The abortion controversy has suffered from too much emphasis on ends, almost to the exclusion of thinking about what means are appropriate. Legal compulsion -- however commonly used in other contexts -- is a means that both sides of the abortion controversy should forgo, at least as to pre-viability abortions. In a pluralistic society like America's, when consensus is utterly lacking on a question of personal morality, no group ought to impose its views on others by law.
Whatever the convictions of the foes of abortion, it is different from murder in one crucial respect: much of our society, probably a large majority and including many major religious groups greatly concerned with moral issues, simply does not agree with the equation of abortion with murder or accept that it should be banned. Even for one who believes deeply that abortion is wrong, it should not automatically follow that society ought to write that view into its law. On all sides, some respect is due to widely and deeply held contrary beliefs -- an idea that cuts both ways, for the insistence of those who oppose abortions on not being forced to pay for them warrants respect as well.
However those against abortion may feel about US law as it stands, it doesn't impose anyone else's view on them. The law doesn't make anyone have an abortion; that certainly would amount to an imposition of the worst sort. While the idea of compulsory abortion is mostly hypothetical in present-day America, it does illustrate that those favoring free choice are more in the middle than at one extreme.
The thought also leads to a further reason why those opposing abortion should deny themselves the weapon of legal compulsion: The power that can ban an abortion is the power that can require one, and we should not want our government doing either.
Legal compulsion can be a two-edged sword, one best kept sheathed on matters so intimate and divisive as abortion. If there ever were a law in this country trying to compel some abortions, the outraged response of many would likely be not just that the law was utterly wrong but that the state had no business dictating that sort of decision.

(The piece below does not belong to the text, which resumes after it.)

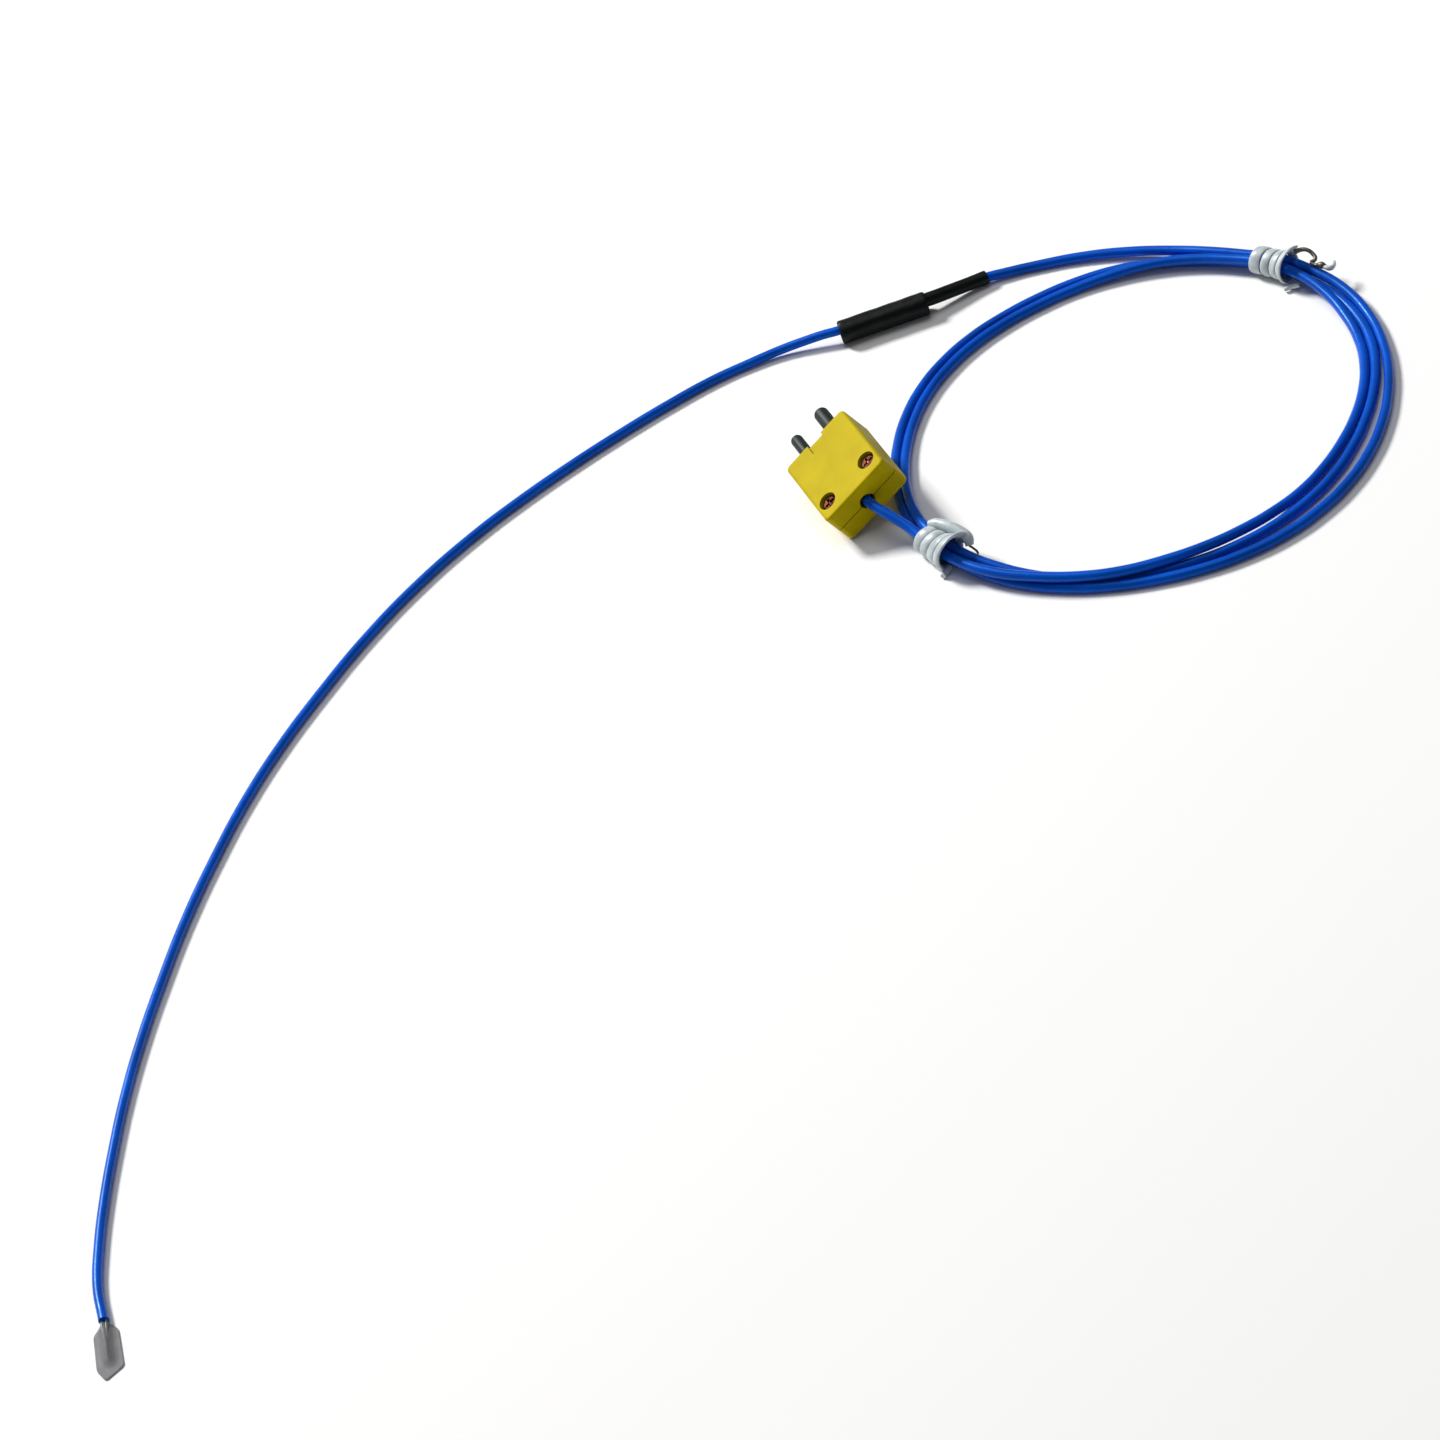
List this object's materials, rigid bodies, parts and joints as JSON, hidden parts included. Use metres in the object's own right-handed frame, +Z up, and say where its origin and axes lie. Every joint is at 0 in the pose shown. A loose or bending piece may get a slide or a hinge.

True conservatives should be wary of associating themselves with a cause that would legitimate the use of legal compulsion about abortion, for the likely reaction to the idea of compulsory abortion illustrates that there is something about the decision whether to carry a pregnancy to term that the state should not invade. Whatever one thinks of the soundness of the Supreme Court's abortion decisions as constitutional law, they have the great virtue of keeping us from doing that sort of thing to each other.
All this may sound like a fancy way of endorsing the slogan, ''Keep your laws off my body.'' It does reach the same conclusion, but the reasons why that claim seems justified go beyond selfish sentiment -- and have implications that will not be completely welcome in the pro-choice camp. If one side wants the other to keep its laws off women's bodies, it should at least be willing to keep its own laws off its adversaries' wallets. Such respect for opposing conscientious conviction has been all too lacking in the zealous crossfire, but it seems essential if the abortion issue is ever to cease being an open wound in our politics. And willingness to extend such respect implies what federal law, however much by accident we may have arrived at it, now provides: no ban on abortions but no tax dollars for them either.
Finally, acceptance of the legal status quo need not even mean acquiescing in what for each side is hardest to accept in the present situation -- continuation of legalized murder from the anti-abortion point of view, and discrimination against the poor for those who favor freedom of choice. For as the law excludes compulsion, it leaves other means open to both sides.
The pro-life forces remain entirely free, as they should be, to use moral argument and even enforcement of religious law through religious institutions to discourage others from having abortions, and to remedy the present inadequacy of support for alternatives to abortion.
By the same token, those who favor freedom of choice can support their belief with private efforts to make abortions available or unnecessary in the first place. Indeed, what should go with pluralistic respect for opposing conviction is acceptance of an obligation for voluntary action, such as giving to adoption programs or the new Abortion Fund. Otherwise all the alternatives, such as contraception, adoption, and abortion, will be -- as Justice Robert Jackson once said in a different context -- ''a promise to the ear to be broken to the hope, a teasing illusion like a munificent bequest in a pauper's will.''
The idea of compromise may now seem repugnant to partisans on both sides of the abortion controversy. But compromise by refraining from the use of legal compulsion -- without abandoning principle or other lawful means to pursue our different goal -- may be the only way out of the abortion thicket. Our law on abortion, more by chance than by design, has pretty much gotten to the point of abandoning compulsion. That is where it should stay.